## Data lines
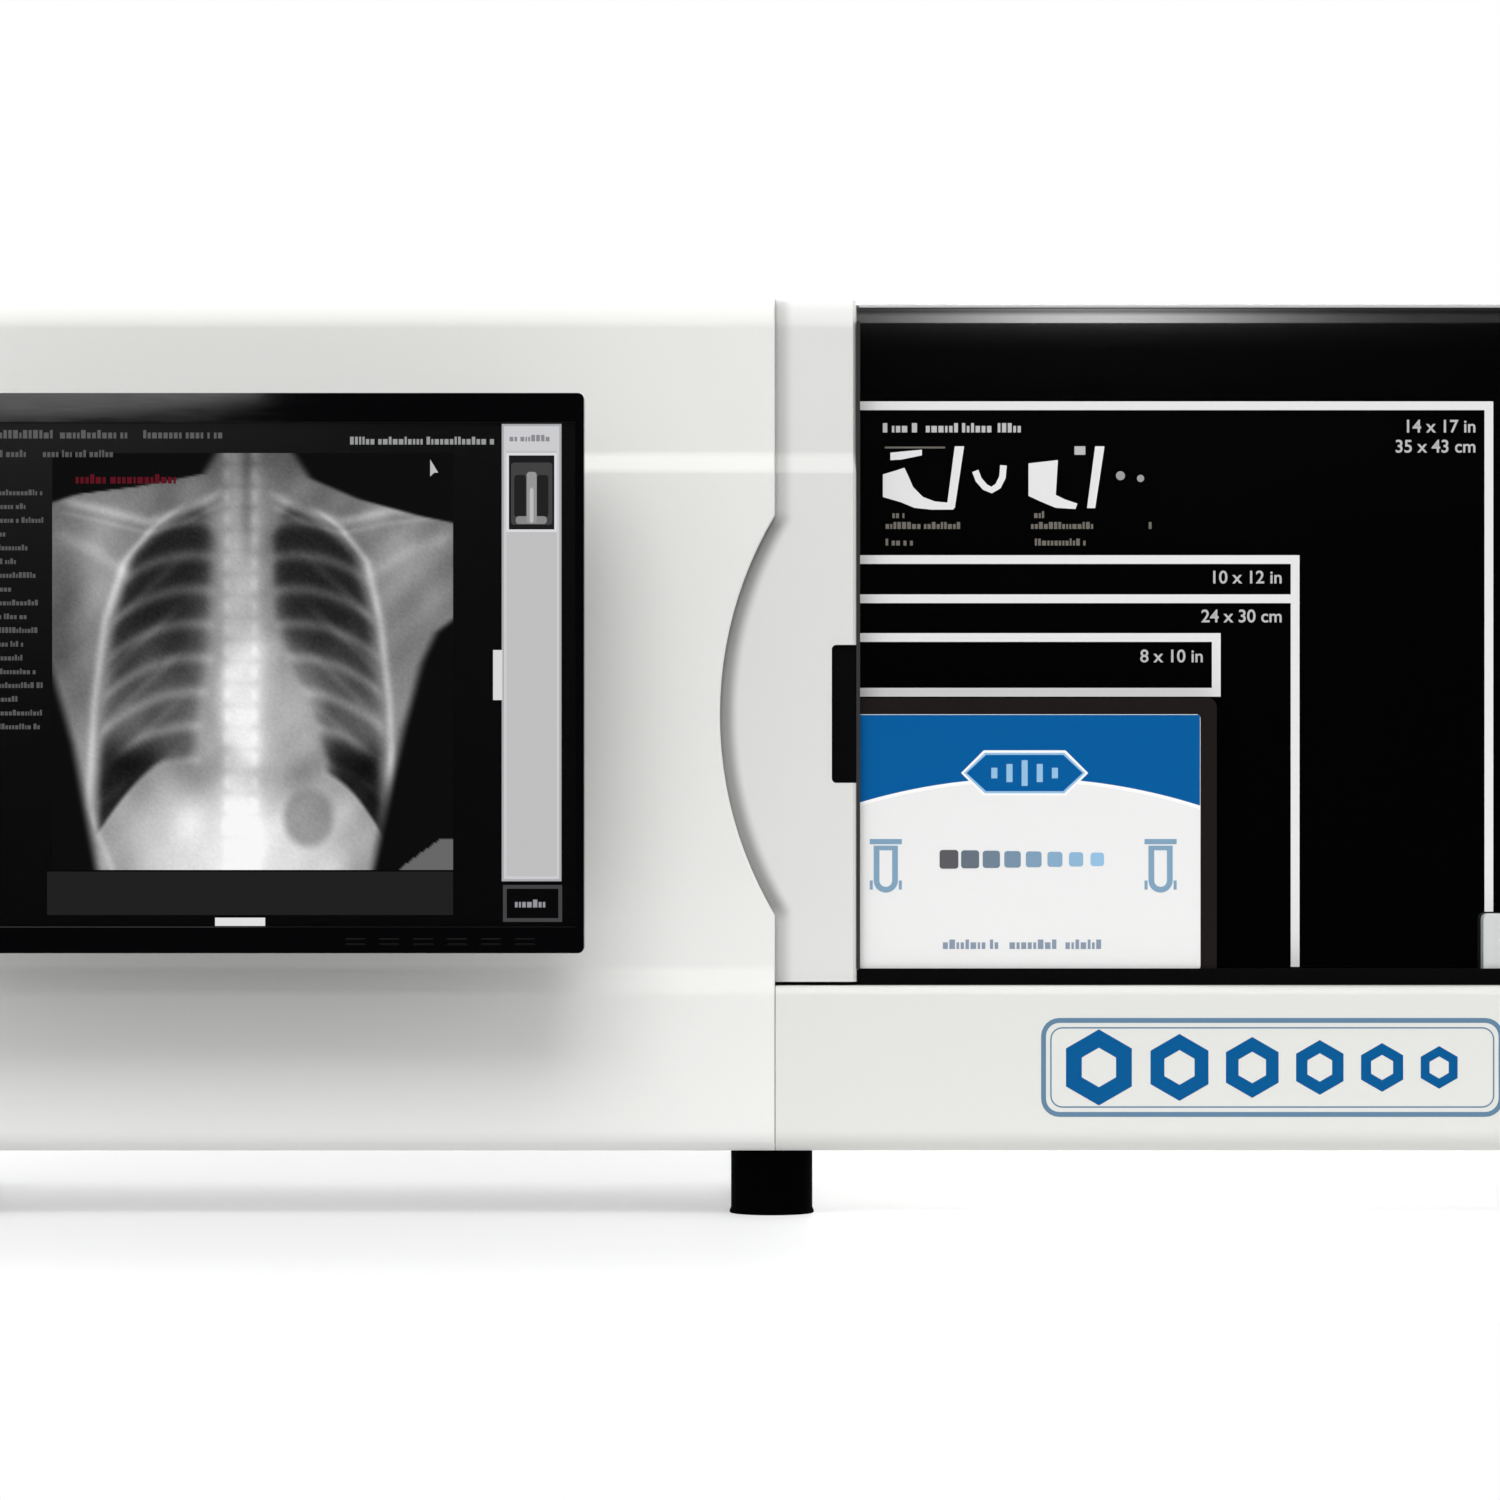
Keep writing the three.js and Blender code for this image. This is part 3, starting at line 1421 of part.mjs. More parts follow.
function controlBoard() {
  const front = opticsPlateDepth + opticsPlateWall + seatGap;
  const face = front + spacerHeight + boardThickness;
  const right = boardLeft + boardWidth;
  const top = boardFoot + boardHeight;
  const board = block([boardLeft, right], [front + spacerHeight, face], [boardFoot, top]);
  const spacers = [boardLeft + spacerInset, right - spacerInset].flatMap((place) =>
    [boardFoot + spacerInset, top - spacerInset].map((level) =>
      alongY(circle([place, level], spacerRadius, roundSides / 2), [front, face - boardThickness / 2]),
    ),
  );
  const sinkLeft = boardLeft + boardWidth / 2;
  const sinkFoot = boardFoot + boardHeight / 2;
  const sinkDepth = [face - boardThickness / 2, face + sinkBase];
  const sinkPlate = block([sinkLeft, sinkLeft + sinkSize], sinkDepth, span(sinkFoot, sinkSize));
  const finPitch = (sinkSize - finThickness) / (sinkFins - 1);
  const fins = Array.from({ length: sinkFins }, (_, fin) =>
    block(
      [sinkLeft + fin * finPitch, sinkLeft + fin * finPitch + finThickness],
      [face, face + sinkHeight],
      span(sinkFoot, sinkSize),
    ),
  );
  const connectors = Array.from({ length: connectorCount }, (_, row) =>
    block(
      [boardLeft + spacerInset, boardLeft + spacerInset + connectorDepth],
      [face - boardThickness / 2, face + connectorHeight],
      span(boardFoot + boardHeight / 2 + (row - (connectorCount - 1) / 2) * connectorPitch, connectorWidth),
    ),
  );
  return join(board, sinkPlate, ...spacers, ...fins, ...connectors);
}

const fanBack = cabinetDepth - coverWall - seatGap;
const fanFront = fanBack - fanDepth;
const impellerFront = fanFront + fanStrutThickness + seatGap;

function fanFrame() {
  const square = roundedRectangle(span(0, fanSize), span(0, fanSize), fanCorner);
  const duct = alongY(square, [fanFront, fanBack], [circle([0, 0], fanRadius, 2 * roundSides)]);
  const strutDepth = [fanFront, fanFront + fanStrutThickness];
  const hub = alongY(circle([0, 0], fanHubRadius), strutDepth);
  const strutSpan = span(0, 2 * fanRadius + fanCorner);
  const acrossStrut = block(strutSpan, strutDepth, span(0, fanStrutWidth));
  const upStrut = block(span(0, fanStrutWidth), strutDepth, strutSpan);
  return join(duct, hub, acrossStrut, upStrut);
}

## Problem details
Give back the whole listing exactly as it reads.

## Complete response
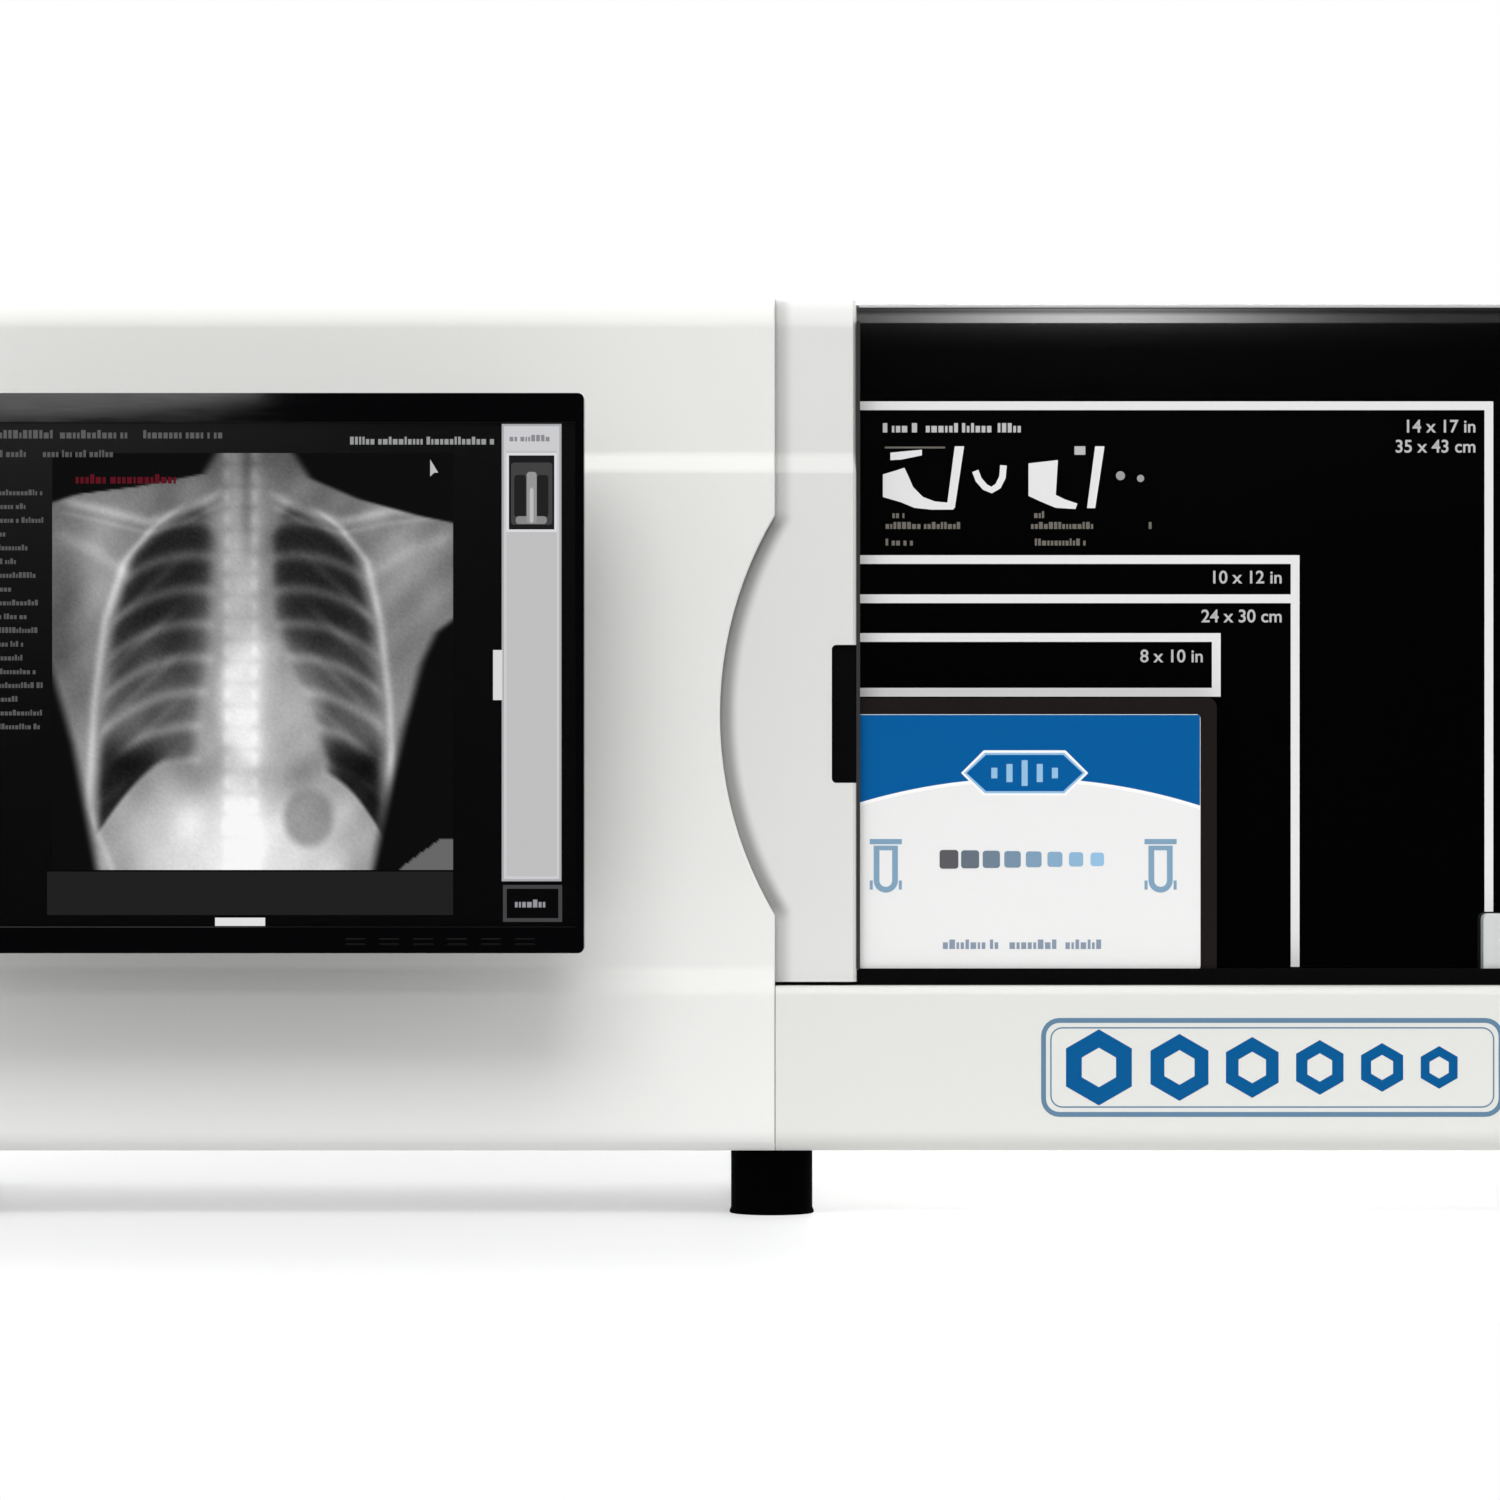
Keep writing the three.js and Blender code for this image. This is part 3, starting at line 1421 of part.mjs. More parts follow.
function controlBoard() {
  const front = opticsPlateDepth + opticsPlateWall + seatGap;
  const face = front + spacerHeight + boardThickness;
  const right = boardLeft + boardWidth;
  const top = boardFoot + boardHeight;
  const board = block([boardLeft, right], [front + spacerHeight, face], [boardFoot, top]);
  const spacers = [boardLeft + spacerInset, right - spacerInset].flatMap((place) =>
    [boardFoot + spacerInset, top - spacerInset].map((level) =>
      alongY(circle([place, level], spacerRadius, roundSides / 2), [front, face - boardThickness / 2]),
    ),
  );
  const sinkLeft = boardLeft + boardWidth / 2;
  const sinkFoot = boardFoot + boardHeight / 2;
  const sinkDepth = [face - boardThickness / 2, face + sinkBase];
  const sinkPlate = block([sinkLeft, sinkLeft + sinkSize], sinkDepth, span(sinkFoot, sinkSize));
  const finPitch = (sinkSize - finThickness) / (sinkFins - 1);
  const fins = Array.from({ length: sinkFins }, (_, fin) =>
    block(
      [sinkLeft + fin * finPitch, sinkLeft + fin * finPitch + finThickness],
      [face, face + sinkHeight],
      span(sinkFoot, sinkSize),
    ),
  );
  const connectors = Array.from({ length: connectorCount }, (_, row) =>
    block(
      [boardLeft + spacerInset, boardLeft + spacerInset + connectorDepth],
      [face - boardThickness / 2, face + connectorHeight],
      span(boardFoot + boardHeight / 2 + (row - (connectorCount - 1) / 2) * connectorPitch, connectorWidth),
    ),
  );
  return join(board, sinkPlate, ...spacers, ...fins, ...connectors);
}

const fanBack = cabinetDepth - coverWall - seatGap;
const fanFront = fanBack - fanDepth;
const impellerFront = fanFront + fanStrutThickness + seatGap;

function fanFrame() {
  const square = roundedRectangle(span(0, fanSize), span(0, fanSize), fanCorner);
  const duct = alongY(square, [fanFront, fanBack], [circle([0, 0], fanRadius, 2 * roundSides)]);
  const strutDepth = [fanFront, fanFront + fanStrutThickness];
  const hub = alongY(circle([0, 0], fanHubRadius), strutDepth);
  const strutSpan = span(0, 2 * fanRadius + fanCorner);
  const acrossStrut = block(strutSpan, strutDepth, span(0, fanStrutWidth));
  const upStrut = block(span(0, fanStrutWidth), strutDepth, strutSpan);
  return join(duct, hub, acrossStrut, upStrut);
}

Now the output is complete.